Die Diskussion zerfaserte – von der Frage, welchen Anteil Eberbach und Deutschland im Vergleich zu den USA, China oder Indien haben und wie viel Geld Tübingen für Klimaschutz einsetzt bis hin zur Frage der Generationengerechtigkeit und der Ehrlichkeit politischer Aussagen. Es gab zwei Sitzungsunterbrechungen zur Beratung. Markus Scheurich (SPD) brachte den Vorschlag eines "kommunalen Klimaausschusses" ein.
Im Verlauf der Debatte wurde Christian Kaiser (AGL) für seine Verhältnisse ungewohnt deutlich: "Mich stört, dass so getan wird, als hätten wir die Möglichkeit zu verhandeln. Wir haben diese Zeit nicht." Fraktionskollegin Kerstin Thomson, von Beruf Energieberaterin, die lange geschwiegen hatte, holte irgendwann zur Standpauke aus: "Wenn die Welt ein Patient wäre, läge sie jetzt auf der Intensivstation. Entschuldigen Sie den Ausdruck, aber uns brennt der Arsch!
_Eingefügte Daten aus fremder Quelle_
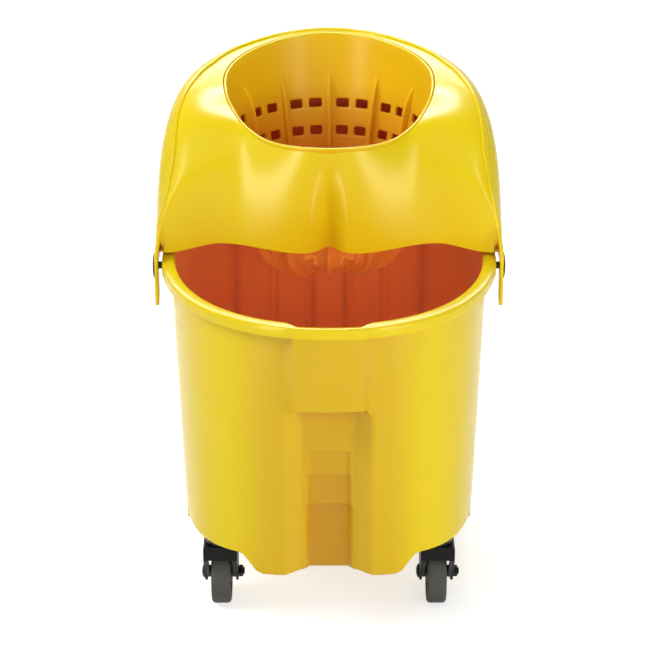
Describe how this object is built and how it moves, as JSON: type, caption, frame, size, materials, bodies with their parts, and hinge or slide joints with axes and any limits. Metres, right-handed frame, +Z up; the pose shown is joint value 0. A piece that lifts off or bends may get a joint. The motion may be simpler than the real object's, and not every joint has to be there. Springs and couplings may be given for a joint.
{
  "type": "mop bucket with wringer",
  "caption": "Plastic mop bucket on swivel casters with a tilting splash hood that carries a ribbed, pierced wringer cone for pressing a string mop.",
  "frame": {"origin": "on the floor under the middle of the whole outline, from the front of the rim to the rear of the hood", "axes": "+Z up, +X to the right as seen from the front, -Y the front, where the grip plate is"},
  "size_m": [0.4152, 0.51, 0.6011],
  "materials": {
    "yellow_plastic": "satin moulded polypropylene with soft broad highlights",
    "amber_plastic": "satin moulded polypropylene, warmer and slightly duller than the bucket",
    "black_steel": "black powder coat with bare edges",
    "zinc_steel": "dull zinc plating",
    "bronze_steel": "dark bronze lacquer",
    "grey_rubber": "grey non-marking rubber with light scuffs",
    "grey_plastic": "dark grey moulded nylon"
  },
  "bodies": {
    "bucket": {"bucket": "yellow_plastic", "pivot_pin_left": "bronze_steel", "pivot_pin_right": "bronze_steel", "pivot_clip_left": "zinc_steel", "pivot_clip_right": "zinc_steel", "front_left_stem": "zinc_steel", "front_right_stem": "zinc_steel", "rear_left_stem": "zinc_steel", "rear_right_stem": "zinc_steel"},
    "hood": {"hood": "yellow_plastic", "wringer_cone": "amber_plastic"},
    "front_left_swivel": {"front_left_fork": "black_steel", "front_left_swivel_bearing": "zinc_steel", "front_left_axle_bolt": "black_steel", "front_left_axle_nut": "black_steel", "front_left_spacer_left": "zinc_steel", "front_left_spacer_right": "zinc_steel"},
    "front_left_wheel": {"front_left_tyre": "grey_rubber", "front_left_wheel_hub": "grey_plastic"},
    "front_right_swivel": {"front_right_fork": "black_steel", "front_right_swivel_bearing": "zinc_steel", "front_right_axle_bolt": "black_steel", "front_right_axle_nut": "black_steel", "front_right_spacer_left": "zinc_steel", "front_right_spacer_right": "zinc_steel"},
    "front_right_wheel": {"front_right_tyre": "grey_rubber", "front_right_wheel_hub": "grey_plastic"},
    "rear_left_swivel": {"rear_left_fork": "black_steel", "rear_left_swivel_bearing": "zinc_steel", "rear_left_axle_bolt": "black_steel", "rear_left_axle_nut": "black_steel", "rear_left_spacer_left": "zinc_steel", "rear_left_spacer_right": "zinc_steel"},
    "rear_left_wheel": {"rear_left_tyre": "grey_rubber", "rear_left_wheel_hub": "grey_plastic"},
    "rear_right_swivel": {"rear_right_fork": "black_steel", "rear_right_swivel_bearing": "zinc_steel", "rear_right_axle_bolt": "black_steel", "rear_right_axle_nut": "black_steel", "rear_right_spacer_left": "zinc_steel", "rear_right_spacer_right": "zinc_steel"},
    "rear_right_wheel": {"rear_right_tyre": "grey_rubber", "rear_right_wheel_hub": "grey_plastic"}
  },
  "joints": [
    {"name": "hood_tilt", "type": "hinge", "parent": "bucket", "child": "hood", "pos_m": [0, -0.034, 0.387], "axis": [1, 0, 0], "range_deg": [0, 75]},
    {"name": "front_left_caster_swivel", "type": "hinge", "parent": "bucket", "child": "front_left_swivel", "pos_m": [-0.127, -0.162, 0.0946], "axis": [0, 0, 1], "continuous": true},
    {"name": "front_left_wheel_spin", "type": "hinge", "parent": "front_left_swivel", "child": "front_left_wheel", "pos_m": [-0.127, -0.137, 0.0381], "axis": [1, 0, 0], "continuous": true},
    {"name": "front_right_caster_swivel", "type": "hinge", "parent": "bucket", "child": "front_right_swivel", "pos_m": [0.127, -0.162, 0.0946], "axis": [0, 0, 1], "continuous": true},
    {"name": "front_right_wheel_spin", "type": "hinge", "parent": "front_right_swivel", "child": "front_right_wheel", "pos_m": [0.127, -0.137, 0.0381], "axis": [1, 0, 0], "continuous": true},
    {"name": "rear_left_caster_swivel", "type": "hinge", "parent": "bucket", "child": "rear_left_swivel", "pos_m": [-0.127, 0.154, 0.0946], "axis": [0, 0, 1], "continuous": true},
    {"name": "rear_left_wheel_spin", "type": "hinge", "parent": "rear_left_swivel", "child": "rear_left_wheel", "pos_m": [-0.127, 0.179, 0.0381], "axis": [1, 0, 0], "continuous": true},
    {"name": "rear_right_caster_swivel", "type": "hinge", "parent": "bucket", "child": "rear_right_swivel", "pos_m": [0.127, 0.154, 0.0946], "axis": [0, 0, 1], "continuous": true},
    {"name": "rear_right_wheel_spin", "type": "hinge", "parent": "rear_right_swivel", "child": "rear_right_wheel", "pos_m": [0.127, 0.179, 0.0381], "axis": [1, 0, 0], "continuous": true}
  ]
}
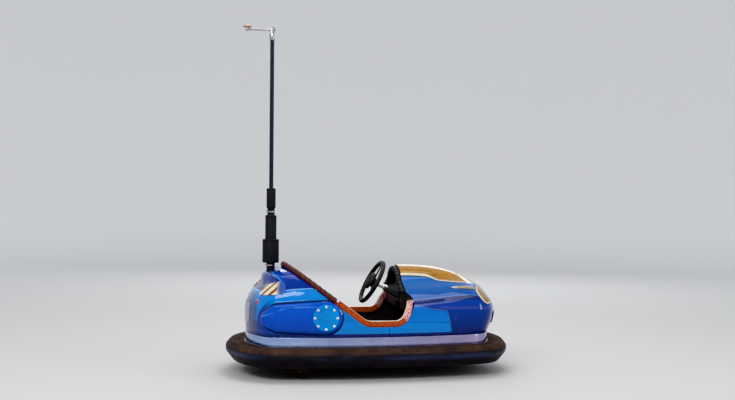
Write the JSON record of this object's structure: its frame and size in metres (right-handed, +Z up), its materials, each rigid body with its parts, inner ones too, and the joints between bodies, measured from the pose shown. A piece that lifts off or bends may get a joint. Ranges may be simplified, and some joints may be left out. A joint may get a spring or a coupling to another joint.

Ich sag es schon gar nicht mehr, weil es so abgenudelt ist: Global denken, lokal handeln!" Es gebe genügend Fördergelder und die Unternehmen arbeiteten längst am Klimaschutz mit.
Am Ende einer zähen Debatte stand ein Formel-Kompromiss. Mit dem "Meilensteinplan", der bis Ende des Jahres fertig erstellt werden soll, soll es mit dem Klimaschutz in Eberbach dann wohl weitergehen.